Gummi Arabicum Abhängig vom Krisenkleber

Funkelt wie Bernstein - für die Industrie ist Gummi Arabicum aber noch wichtiger.
Düsseldorf Die Legenden um das Gummi Arabicum sind zahlreich. Eine steht sogar in der Bibel. Sie besagt, dass das Volk Israels nach der Vertreibung aus Ägypten nur nicht verhungerte, weil sich die Geflüchteten unterwegs von dem Saft der Wüstenbäume ernähren konnten. Auch die Menschen im alten Ägypten benutzten das unscheinbare Harz zum Verkleben und Stabilisieren ihrer Mumien. Und heute noch – rund viereinhalb Jahrtausende später – hält Gummi Arabicum von Produkten der Pharmaindustrie, über Kosmetik bis hin zu Nahrungsmitteln vieles zusammen, stabilisiert, emulgiert oder beeinflusst die Konsistenz von Nahrungsmitteln und Getränken.
Halbtransparente Blasengebilde, die im Sonnenlicht bernsteinfarben glitzern - so sieht der Baumsaft bestimmter afrikanischer Akazienarten aus, der oft unbemerkt, da geschmack- und geruchlos, zur Produktion vieler Produkte beiträgt. In manchem Wein mildert der Naturgummi die Gerbstoffe ab und sorgt für ein gutes Mundgefühl, in Pillen kann der Baumsaft als Überzug und in Wimperntusche als Feuchthaltemittel dienen. Das sind nur einige Beispiele, von denen es unzählige gibt. Branchen wie die Pharmaindustrie, einige Hersteller von Kosmetik oder Nahrungsmitteln sind von dem Mehrfachzucker abhängig.
Diese große Bandbreite an Verwendungsmöglichkeiten erklärt, warum einige Händler noch immer menschliches und auch finanzielles Risiko auf sich nehmen und das Akazienharz nach Europa, in die USA oder nach Asien importieren.
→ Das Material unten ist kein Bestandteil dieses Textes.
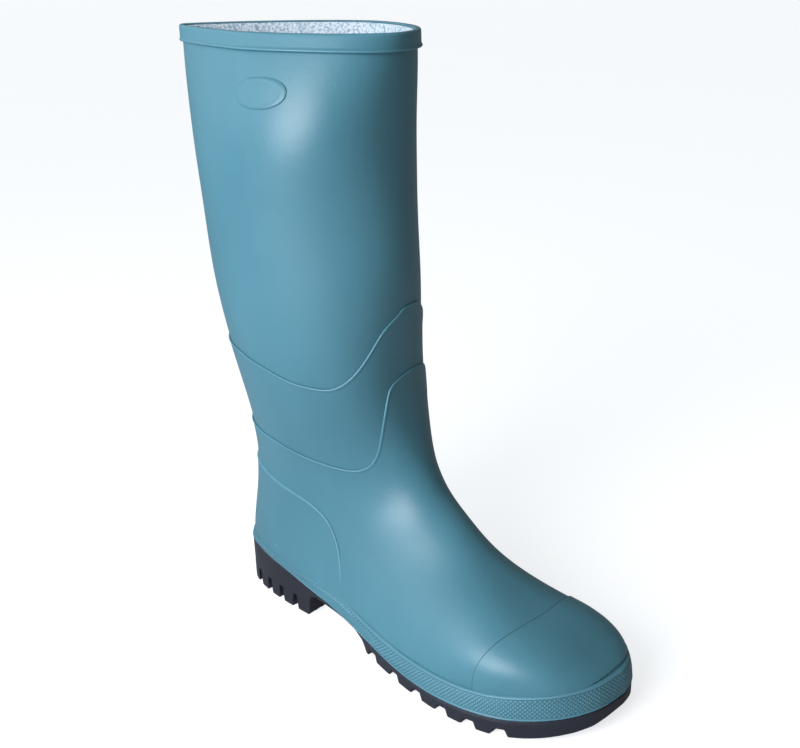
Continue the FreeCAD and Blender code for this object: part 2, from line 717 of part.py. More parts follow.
def build_outsole():
    body = new_body("outsole")
    profile = sketch_on(body, "SideProfile", "XZ_Plane")
    sketch_spline(profile, FEATHER)
    sketch_lines(profile, OUTSOLE_BOTTOM)
    pad(body, "Slab", profile, "Sizes.slab_width", midplane=True)

    trim = sketch_on(body, "Outline", "XY_Plane")
    rectangle(trim, -40, 340, -100, 100)
    trim.addGeometry(outline_curve(), False)
    cut_both_ways(body, "EdgeTrim", trim)

    cut_notches(body)
    cut_grooves(body)
    # heel pocket, open at the top, for the heel core
    hollow = sketch_on(body, "CorePocket", "XY_Plane", "Sizes.core_floor")
    core_plan(hollow, 0.0)
    cut_up(body, "HeelHollow", hollow)
    finish_body(body, cut_shank_seat(body))


def build_heel_core():
    """Block in the heel pocket, its top cut to the feather line."""
    body = new_body("heel_core")
    plan = sketch_on(body, "CorePlan", "XY_Plane", "Sizes.core_floor + Sizes.core_gap")
    core_plan(plan, size("core_gap"))
    pad(body, "CoreBlock", plan, "Sizes.core_blank_high")
    top = sketch_on(body, "CoreTop", "XZ_Plane")
    area_above_feather(top, 0.0, size("core_back") - 4, size("core_front") + 4, 8)
    finish_body(body, cut_both_ways(body, "CoreTopCut", top))


build_outsole()
build_heel_core()
doc.recompute()

# ---------------------------------------------------------------- checks and export
failed = [(o.Name, o.State) for o in doc.Objects
          if any(state in ("Invalid", "Error") for state in o.State)]
pieces = [o for o in doc.Objects if o.TypeId in ("Part::Feature", "PartDesign::Body")]
for piece in pieces:
    shape = piece.Shape
    if shape.isNull() or not shape.isValid() or len(shape.Solids) != 1:
        failed.append((piece.Label, "not one valid solid"))
if failed:
    raise SystemExit("not exported, these pieces failed: %s" % failed)
for piece in pieces:
    piece.Shape.exportStep("parts/%s.step" % piece.Label)
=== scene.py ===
import math
import bpy
import numpy as np
from mathutils import Matrix, Vector


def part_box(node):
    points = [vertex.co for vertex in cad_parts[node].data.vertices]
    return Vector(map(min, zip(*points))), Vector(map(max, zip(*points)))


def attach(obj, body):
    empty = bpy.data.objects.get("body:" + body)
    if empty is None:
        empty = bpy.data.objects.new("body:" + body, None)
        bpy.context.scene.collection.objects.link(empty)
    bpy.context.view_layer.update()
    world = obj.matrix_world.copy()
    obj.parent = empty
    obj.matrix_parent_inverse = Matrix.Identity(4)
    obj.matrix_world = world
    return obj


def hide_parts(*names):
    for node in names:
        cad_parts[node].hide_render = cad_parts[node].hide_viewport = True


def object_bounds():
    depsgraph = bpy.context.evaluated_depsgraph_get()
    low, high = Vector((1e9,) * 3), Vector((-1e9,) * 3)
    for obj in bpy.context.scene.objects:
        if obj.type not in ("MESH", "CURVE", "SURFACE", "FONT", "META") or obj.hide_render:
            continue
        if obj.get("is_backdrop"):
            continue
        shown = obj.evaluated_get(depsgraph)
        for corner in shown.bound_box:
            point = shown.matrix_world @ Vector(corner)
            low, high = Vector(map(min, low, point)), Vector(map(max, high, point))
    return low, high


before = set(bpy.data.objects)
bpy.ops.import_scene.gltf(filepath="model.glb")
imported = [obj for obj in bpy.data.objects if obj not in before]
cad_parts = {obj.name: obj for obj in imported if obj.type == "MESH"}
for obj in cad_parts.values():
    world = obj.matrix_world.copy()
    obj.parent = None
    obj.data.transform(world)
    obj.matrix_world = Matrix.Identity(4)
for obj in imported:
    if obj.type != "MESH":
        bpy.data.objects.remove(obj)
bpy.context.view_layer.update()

MM = 0.001
_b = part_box("outsole")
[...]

Denn der natürliche Kleber wächst nur in den Krisenländern Afrikas. An diesen Umstand müssen sich die Händler anpassen, wenn sie die Nachfrage nach Gummi Arabicum, die sich in den vergangenen 30 Jahren weltweit etwa verdoppelt hat, weiterhin bedienen wollen. „Natürlich beeinflusst uns die Situation im Sudan und wir haben momentan Probleme dort einzukaufen“, sagt Sven-Ulrich Gehricke, der als Abteilungsleiter beim Hamburger Handelsunternehmen Norevo für den internationalen Vertrieb des vielseitigen Baumsaftes zuständig ist.
Der sogenannte „Gum Belt“, der Gummi-Arabicum-Gürtel, erstreckt sich von Senegal über Nigeria bis nach Somalia. Die Hauptexportländer sind Nigeria, Tschad und Sudan. Je nach Statistik stammen 40 bis 80 Prozent des weltweit gehandelten Gummi Arabicums von den im Sudan wild wachsenden Senegal-Akazien. Noch heute ernten dort zumeist Frauen, per Hand oder nur mit den einfachsten Hilfsmitteln, jährlich rund 80 000 Tonnen der sudanesischen Gummiart „Haschab“, die als die hochwertigste und vielseitigste gilt. Laut aktuellen Studien der UN-Handelsorganisation UNCTAD exportieren die Produzentenländer jährlich rund 150 000 Tonnen des Harzes. Die weltweit größten Abnehmer sind die USA, Großbritannien und Frankreich. Gemäß seinen Außenhandelsstatistiken bezog Deutschland 2014 rund 7000 Tonnen Gummi Arabicum, größtenteils aus dem Sudan.
Der Handel mit dem Naturgummi kam in der Vergangenheit nie zum Erliegen, obwohl das Land seit Jahrzehnten unter politischen und ethnischen Konflikten, Armut und einer schlechten Infrastruktur leidet. Die Nichtregierungsorganisation Transparency International listet den Sudan auf Platz drei der korruptesten Länder. Nur Nordkorea und Somalia stuft die Organisation als noch problematischer ein. Das ausgeprägte Korruptionsniveau beeinflusst alle Wirtschaftsprozesse in dem Land, auch den Handel mit Gummi Arabicum. Dass dieser dennoch weiterläuft, werten Experten als Indikator für die Wichtigkeit des Baumharzes für die globale Wirtschaft.